Figure 4. The subsystem’s internal architecture.

Unlike the PCIe path, the Ethernet and serial auxiliary paths require additional protocol conversion logic. As shown in Figure 4, each of these paths consists of a three-stage pipeline: a physical layer interface (Ethernet MAC or UART controller), a host protocol adapter, and a bus interface layer (AXI4 Master IP core). All master interfaces from the different paths ultimately connect to the slave ports of the AXI interconnect. This multi-master, multi-slave architecture allows access requests from different physical interfaces to be submitted concurrently to the system bus, where the AXI interconnect performs unified arbitration and routing, thereby achieving physical independence and logical parallelism across interfaces.

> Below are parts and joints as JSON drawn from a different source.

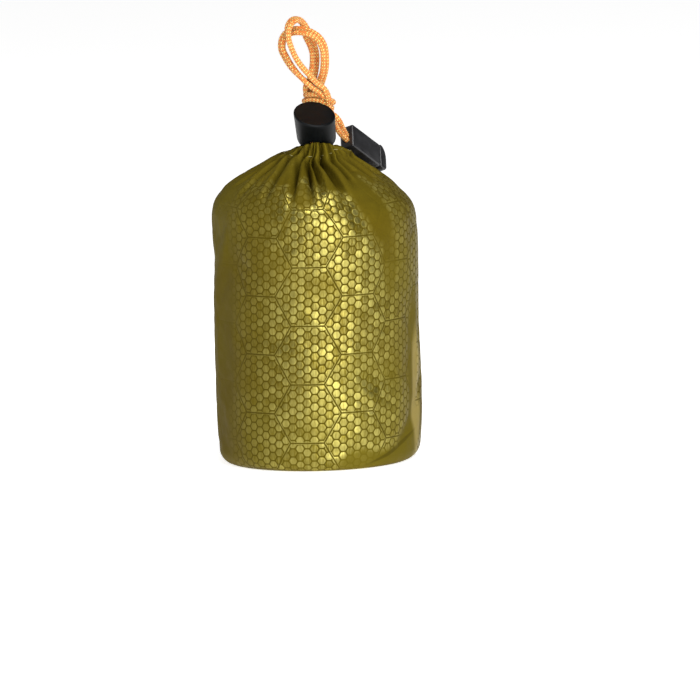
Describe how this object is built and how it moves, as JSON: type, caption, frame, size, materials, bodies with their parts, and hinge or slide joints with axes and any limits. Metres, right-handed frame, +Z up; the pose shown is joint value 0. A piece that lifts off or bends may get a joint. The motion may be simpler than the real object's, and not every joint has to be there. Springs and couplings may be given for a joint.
{
  "type": "packed emergency sleeping bag in drawstring sack",
  "caption": "Rolled emergency sleeping bag packed tight in a small upright drawstring sack of embossed film cloth, with a looped doubled cord, a barrel cord lock and a cord end.",
  "frame": {"origin": "middle of the flat base that the sack stands on", "axes": "+Z up through the gathered mouth, -Y towards the front that the cord lock tips over, +X to the right seen from the front"},
  "size_m": [0.076, 0.076, 0.1654],
  "materials": {
    "sack_cloth": "olive-gold embossed film cloth with a soft metallic sheen",
    "cord": "orange braid with pale reflective flecks",
    "black_plastic": "satin moulded"
  },
  "bodies": {
    "root": {"sack": "sack_cloth", "cord_lock": "black_plastic", "cord_end_body": "black_plastic", "cord_end_cap": "black_plastic", "cord_knot": "cord", "cord_a_neck": "cord", "cord_b_neck": "cord", "cord_a_outer_loop": "cord", "cord_b_outer_loop": "cord", "cord_a_inner_loop": "cord", "cord_b_inner_loop": "cord", "cord_a_tail": "cord", "cord_b_tail": "cord"}
  },
  "joints": []
}
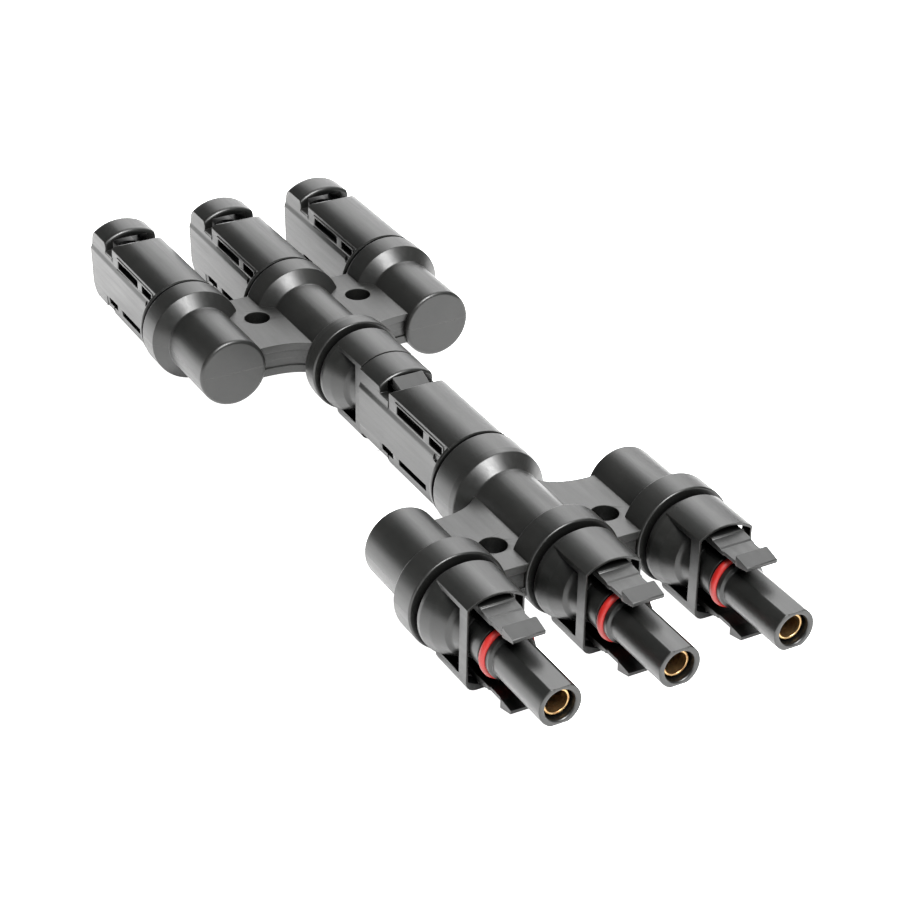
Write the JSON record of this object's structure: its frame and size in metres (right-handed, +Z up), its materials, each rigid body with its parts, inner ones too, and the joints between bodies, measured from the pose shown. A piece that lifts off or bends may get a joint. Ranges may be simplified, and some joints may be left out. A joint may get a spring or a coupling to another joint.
{
  "type": "solar cable branch connector pair",
  "caption": "Latched pair of branch connectors for solar cables: nosed plugs with snap latches and O-rings on one end, receptacle shells on the other, webs with screw holes.",
  "frame": {"origin": "centre of the footprint, on the surface that the collars rest on", "axes": "+Y along the connector from the plug noses to the receptacle shells, +Z up, +X to the right seen from the noses"},
  "size_m": [0.0658, 0.1878, 0.0195],
  "materials": {
    "casing": "semi-gloss moulded black plastic, fine grain",
    "housing": "semi-gloss moulded black plastic, bright worn edges",
    "latch": "satin moulded black plastic",
    "oring": "smooth red silicone",
    "seal": "matt black rubber",
    "contact": "turned brass",
    "contact_spring": "plated spring strip",
    "busbar": "tinned copper strip"
  },
  "bodies": {
    "front_branch": {"front_case_top": "casing", "front_case_bottom": "casing", "front_busbar": "busbar", "front_plug_left": "housing", "front_oring_left": "oring", "front_socket_left": "contact", "front_contact_spring_left": "contact_spring", "front_plug_seal_left": "seal", "front_plug_center": "housing", "front_oring_center": "oring", "front_socket_center": "contact", "front_contact_spring_center": "contact_spring", "front_plug_seal_center": "seal", "front_plug_right": "housing", "front_oring_right": "oring", "front_socket_right": "contact", "front_contact_spring_right": "contact_spring", "front_plug_seal_right": "seal", "front_shell": "housing", "front_pin": "contact"},
    "rear_branch": {"rear_case_top": "casing", "rear_case_bottom": "casing", "rear_busbar": "busbar", "rear_plug": "housing", "rear_oring": "oring", "rear_socket": "contact", "rear_contact_spring": "contact_spring", "rear_plug_seal": "seal", "rear_shell_left": "housing", "rear_pin_left": "contact", "rear_shell_center": "housing", "rear_pin_center": "contact", "rear_shell_right": "housing", "rear_pin_right": "contact"},
    "latch_left_top": {"front_latch_left_top": "latch"},
    "latch_left_bottom": {"front_latch_left_bottom": "latch"},
    "latch_center_top": {"front_latch_center_top": "latch"},
    "latch_center_bottom": {"front_latch_center_bottom": "latch"},
    "latch_right_top": {"front_latch_right_top": "latch"},
    "latch_right_bottom": {"front_latch_right_bottom": "latch"},
    "latch_joined_top": {"rear_latch_top": "latch"},
    "latch_joined_bottom": {"rear_latch_bottom": "latch"}
  },
  "joints": [
    {"name": "pair_play", "type": "slide", "parent": "front_branch", "child": "rear_branch", "axis": [0, 1, 0], "range_m": [0, 0.0003]},
    {"name": "press_left_top", "type": "hinge", "parent": "front_branch", "child": "latch_left_top", "pos_m": [-0.02315, -0.06265, 0.01665], "axis": [1, 0, 0], "range_deg": [0, 2.8], "stiffness_Nm_per_rad": 1},
    {"name": "press_left_bottom", "type": "hinge", "parent": "front_branch", "child": "latch_left_bottom", "pos_m": [-0.02315, -0.06265, 0.00285], "axis": [-1, 0, 0], "range_deg": [0, 2.8], "stiffness_Nm_per_rad": 1},
    {"name": "press_center_top", "type": "hinge", "parent": "front_branch", "child": "latch_center_top", "pos_m": [0, -0.06265, 0.01665], "axis": [1, 0, 0], "range_deg": [0, 2.8], "stiffness_Nm_per_rad": 1},
    {"name": "press_center_bottom", "type": "hinge", "parent": "front_branch", "child": "latch_center_bottom", "pos_m": [0, -0.06265, 0.00285], "axis": [-1, 0, 0], "range_deg": [0, 2.8], "stiffness_Nm_per_rad": 1},
    {"name": "press_right_top", "type": "hinge", "parent": "front_branch", "child": "latch_right_top", "pos_m": [0.02315, -0.06265, 0.01665], "axis": [1, 0, 0], "range_deg": [0, 2.8], "stiffness_Nm_per_rad": 1},
    {"name": "press_right_bottom", "type": "hinge", "parent": "front_branch", "child": "latch_right_bottom", "pos_m": [0.02315, -0.06265, 0.00285], "axis": [-1, 0, 0], "range_deg": [0, 2.8], "stiffness_Nm_per_rad": 1},
    {"name": "press_joined_top", "type": "hinge", "parent": "rear_branch", "child": "latch_joined_top", "pos_m": [0, 0.02145, 0.01665], "axis": [1, 0, 0], "range_deg": [0, 2.4], "stiffness_Nm_per_rad": 1},
    {"name": "press_joined_bottom", "type": "hinge", "parent": "rear_branch", "child": "latch_joined_bottom", "pos_m": [0, 0.02145, 0.00285], "axis": [-1, 0, 0], "range_deg": [0, 2.4], "stiffness_Nm_per_rad": 1}
  ]
}
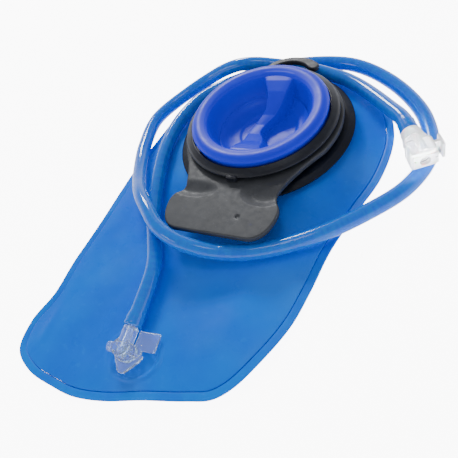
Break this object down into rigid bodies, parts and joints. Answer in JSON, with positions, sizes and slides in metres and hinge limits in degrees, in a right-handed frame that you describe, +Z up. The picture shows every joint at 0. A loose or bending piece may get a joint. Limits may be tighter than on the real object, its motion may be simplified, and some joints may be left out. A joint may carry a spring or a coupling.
{
  "type": "hydration bladder",
  "caption": "Flat film water pouch with a screw cap in a handled collar, a clear outlet elbow and a looped drink tube ending in a latching quick coupling.",
  "frame": {"origin": "on the ground under the middle of the pouch's box, without the tube and what is on it", "axes": "+Z up out of the fill opening, +Y from the outlet towards the collar, +X to the coupling's side"},
  "size_m": [0.218, 0.2864, 0.0336],
  "materials": {
    "film": "semi-gloss blue film",
    "weld": "pressed blue film",
    "dark_collar": "satin navy black",
    "grey_collar": "fine grained charcoal grey",
    "cap": "glossy royal blue",
    "seal": "dull",
    "clear_moulding": "clear moulded plastic",
    "tube": "translucent blue",
    "white_moulding": "satin white",
    "spring_steel": "drawn wire"
  },
  "bodies": {
    "pouch": {"perimeter_weld": "weld", "bag_back_film": "film", "bag_front_film": "film", "port_neck": "dark_collar", "handle_plate": "grey_collar", "collar_ring": "grey_collar", "outlet_flange": "clear_moulding", "outlet_elbow": "clear_moulding", "drink_tube": "tube", "coupling_body": "white_moulding", "coupling_tail": "white_moulding", "mouth_o_ring": "seal", "poppet_spring": "spring_steel", "latch_spring": "spring_steel"},
    "cap_face_seal": {"cap_face_seal": "seal"},
    "cap_o_ring": {"cap_o_ring": "seal"},
    "cap": {"cap_shell": "cap"},
    "latch": {"coupling_latch": "white_moulding"},
    "poppet": {"coupling_poppet": "white_moulding", "poppet_seal": "seal"}
  },
  "joints": [
    {"name": "cap_lift_off", "type": "slide", "parent": "pouch", "child": "cap_face_seal", "axis": [0, 0, 1], "range_m": [0, 0.08]},
    {"name": "cap_rise", "type": "slide", "parent": "cap_face_seal", "child": "cap_o_ring", "axis": [0, 0, 1], "range_m": [0, 0.0045]},
    {"name": "cap_turn", "type": "hinge", "parent": "cap_o_ring", "child": "cap", "pos_m": [0.004, 0.06, 0.03], "axis": [0, 0, 1], "range_deg": [0, 270]},
    {"name": "latch_press", "type": "slide", "parent": "pouch", "child": "latch", "axis": [-0.8, -0.6, 0], "range_m": [0, 0.0014], "stiffness_N_per_m": 600, "springref_m": -0.002, "deforming": ["latch_spring"]},
    {"name": "poppet_push", "type": "slide", "parent": "pouch", "child": "poppet", "axis": [-0.6, 0.8, 0], "range_m": [0, 0.0024], "stiffness_N_per_m": 250, "springref_m": -0.003, "deforming": ["poppet_spring"]}
  ],
  "couplings": [
    {"joint": "cap_rise", "follows": "cap_turn", "m_per_rad": 0.00095493}
  ]
}
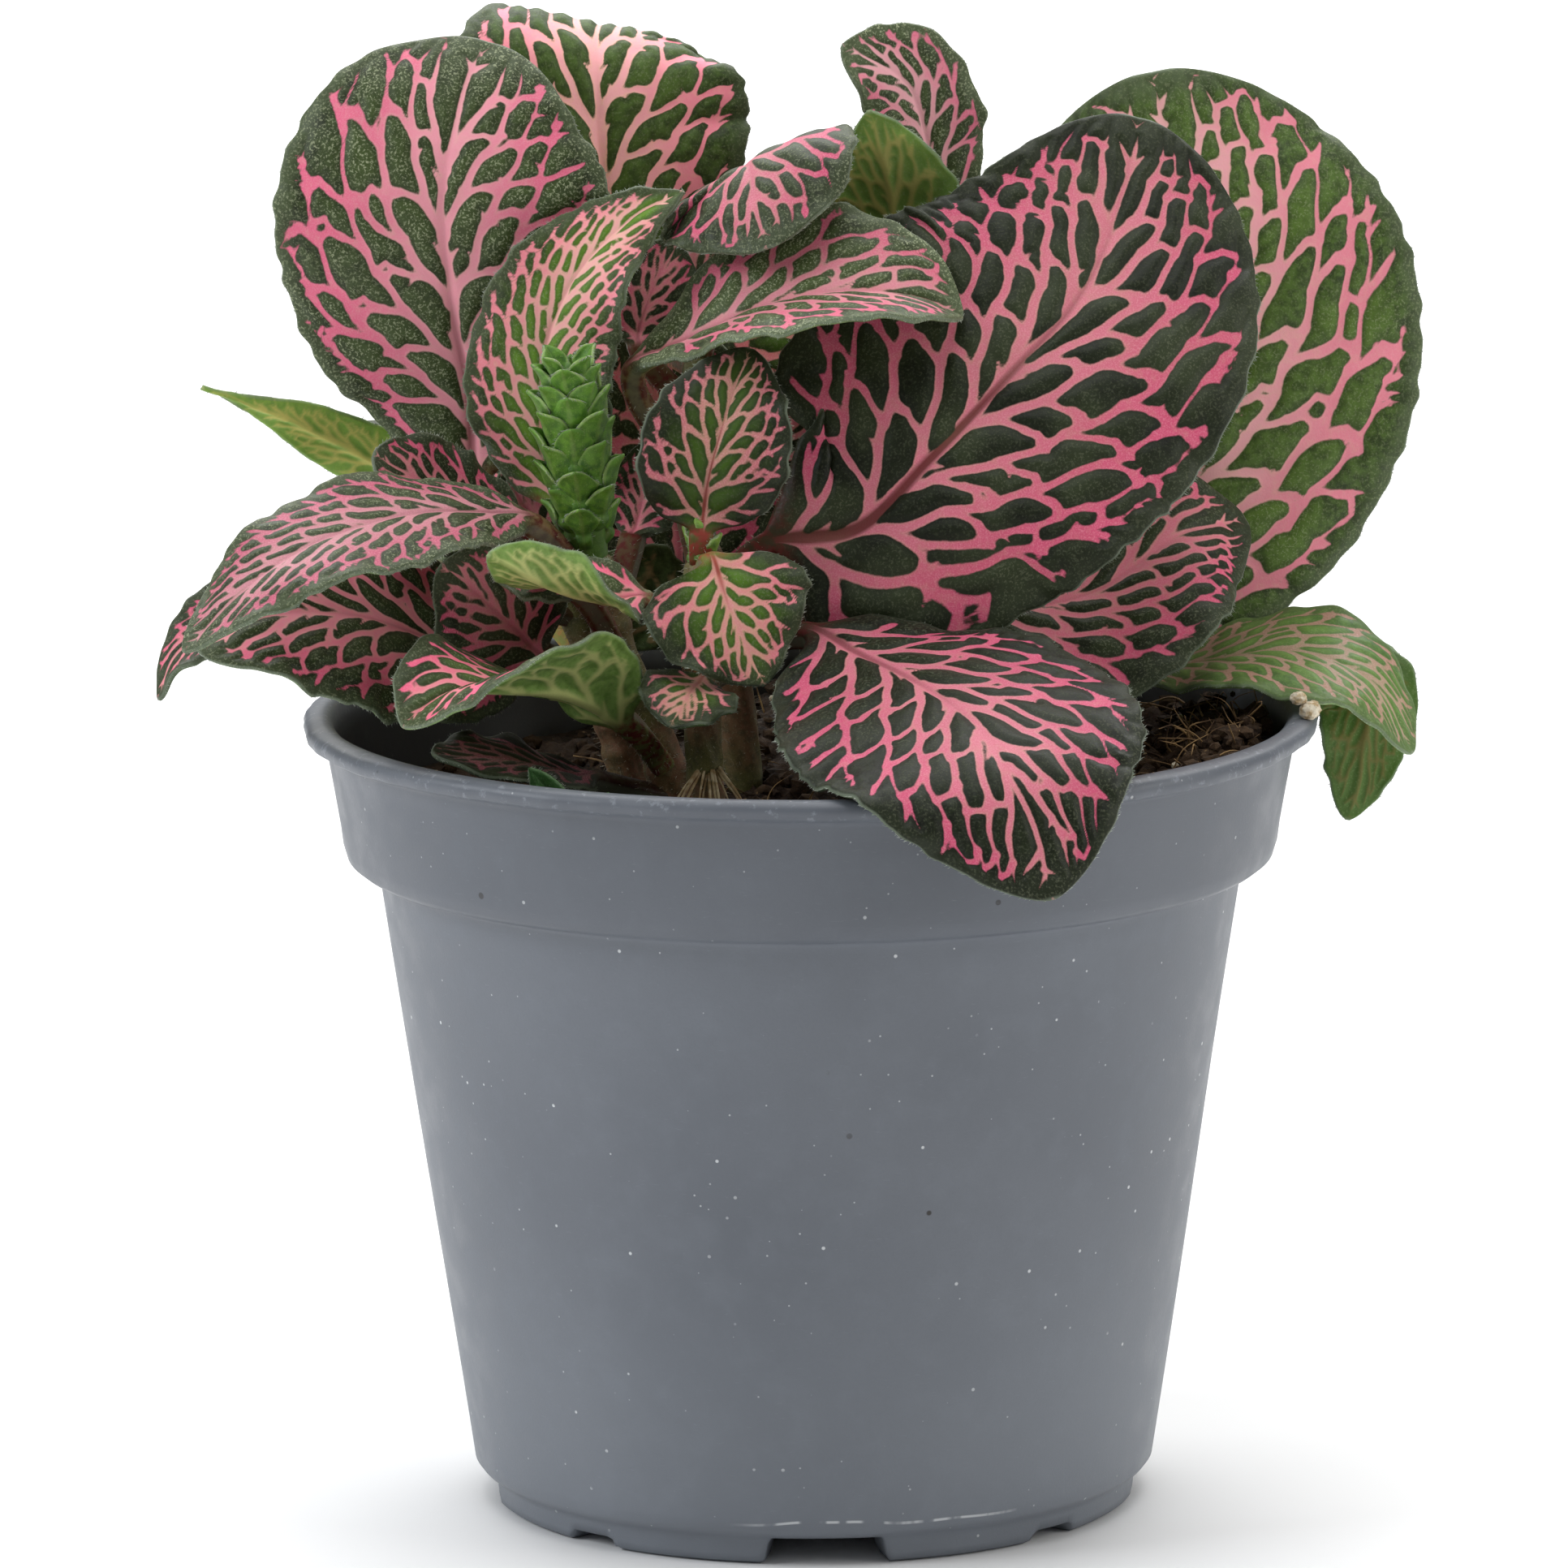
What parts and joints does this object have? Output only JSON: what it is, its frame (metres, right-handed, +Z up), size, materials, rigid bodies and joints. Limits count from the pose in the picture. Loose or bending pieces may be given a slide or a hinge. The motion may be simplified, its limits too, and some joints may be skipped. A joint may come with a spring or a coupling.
{
  "type": "potted plant",
  "caption": "Low leafy houseplant with pink-veined dark green oval leaves, in a small round tapered grey plastic nursery pot with a stepped collar and a rolled rim",
  "frame": {"origin": "middle of the round foot pad under the pot, on the surface that the pot stands on", "axes": "+Z up the pot's axis; -Y towards the plant's best side; +X to the right as seen from there"},
  "size_m": [0.1135, 0.1006, 0.1313],
  "materials": {
    "pot_plastic": "satin, dusty",
    "soil": "rough, damp peat",
    "grain": "rough",
    "leaf_dark": "satin, finely hairy",
    "leaf_fresh": "satin, finely hairy",
    "leaf_pale": "satin, finely hairy",
    "stem": "satin, hairy",
    "spike": "satin, hairy",
    "sprout": "satin"
  },
  "bodies": {
    "root": {"flower_spike": "spike", "grain_front": "grain", "grain_left": "grain", "grain_rim": "grain", "leaf_back_left": "leaf_dark", "leaf_back_right": "leaf_dark", "leaf_beside_spike": "leaf_dark", "leaf_centre_arched": "leaf_dark", "leaf_centre_drooping": "leaf_fresh", "leaf_centre_tall": "leaf_fresh", "leaf_centre_upright": "leaf_fresh", "leaf_crown_arched": "leaf_dark", "leaf_crown_green": "leaf_pale", "leaf_crown_right": "leaf_dark", "leaf_front_right": "leaf_dark", "leaf_heart_dark": "leaf_dark", "leaf_inner_dark": "leaf_dark", "leaf_left_arched": "leaf_dark", "leaf_left_far": "leaf_dark", "leaf_left_inner": "leaf_dark", "leaf_left_low": "leaf_dark", "leaf_left_pointed": "leaf_pale", "leaf_left_tall": "leaf_dark", "leaf_lower_dark": "leaf_dark", "leaf_lower_green": "leaf_pale", "leaf_lower_violet": "leaf_dark", "leaf_rear_left": "leaf_dark", "leaf_rear_low_left": "leaf_dark", "leaf_rear_low_right": "leaf_dark", "leaf_rear_middle": "leaf_dark", "leaf_rear_right": "leaf_dark", "leaf_rear_upright": "leaf_fresh", "leaf_right_hanging": "leaf_pale", "leaf_right_low": "leaf_fresh", "leaf_right_middle": "leaf_dark", "leaf_right_tall": "leaf_dark", "leaf_small_folded": "leaf_pale", "leaf_small_low": "leaf_fresh", "leaf_under_spike": "leaf_dark", "pot": "pot_plastic", "soil": "soil", "sprouts": "sprout", "stem_back": "stem", "stem_centre": "stem", "stem_front": "stem", "stem_left": "stem", "stem_right": "stem", "stem_side": "stem"}
  },
  "joints": []
}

The host protocol adapter is the core module that enables the Ethernet and serial interface paths. Its responsibility is to parse unstructured data streams received from the physical layer—such as UDP payloads or serial byte streams—into structured internal bus commands, and to drive the AXI4 Master IP core to execute the corresponding read/write operations on the system bus. This module employs a finite state machine (FSM) design to ensure robust protocol parsing and deterministic timing. This section uses the serial (UART) path as an example to describe the FSM design and workflow in detail.

The command frame parsing FSM architecture is shown in Figure 5 and comprises the following six states:

Figure 5
Diagram of a finite state machine with six states: START, IDLE, EXE_AXI, CHECKSUM, DATA, and HEADER. Arrows indicate transitions between states, each labeled with

Figure 5. The parsing state machine architecture of the instruction frame.

Idle (Idle state): The initial and reset state of the FSM. In this state, the FSM waits for and searches for a predefined frame synchronization sequence. Upon detecting a valid frame start signal, it transitions to the Start state.

Start (Synchronization state): In this state, the FSM completes reception and verification of the full synchronization code. If the synchronization code is correct, it transitions to the Header state to begin frame header parsing; otherwise, it returns to the Idle state to search for the next frame.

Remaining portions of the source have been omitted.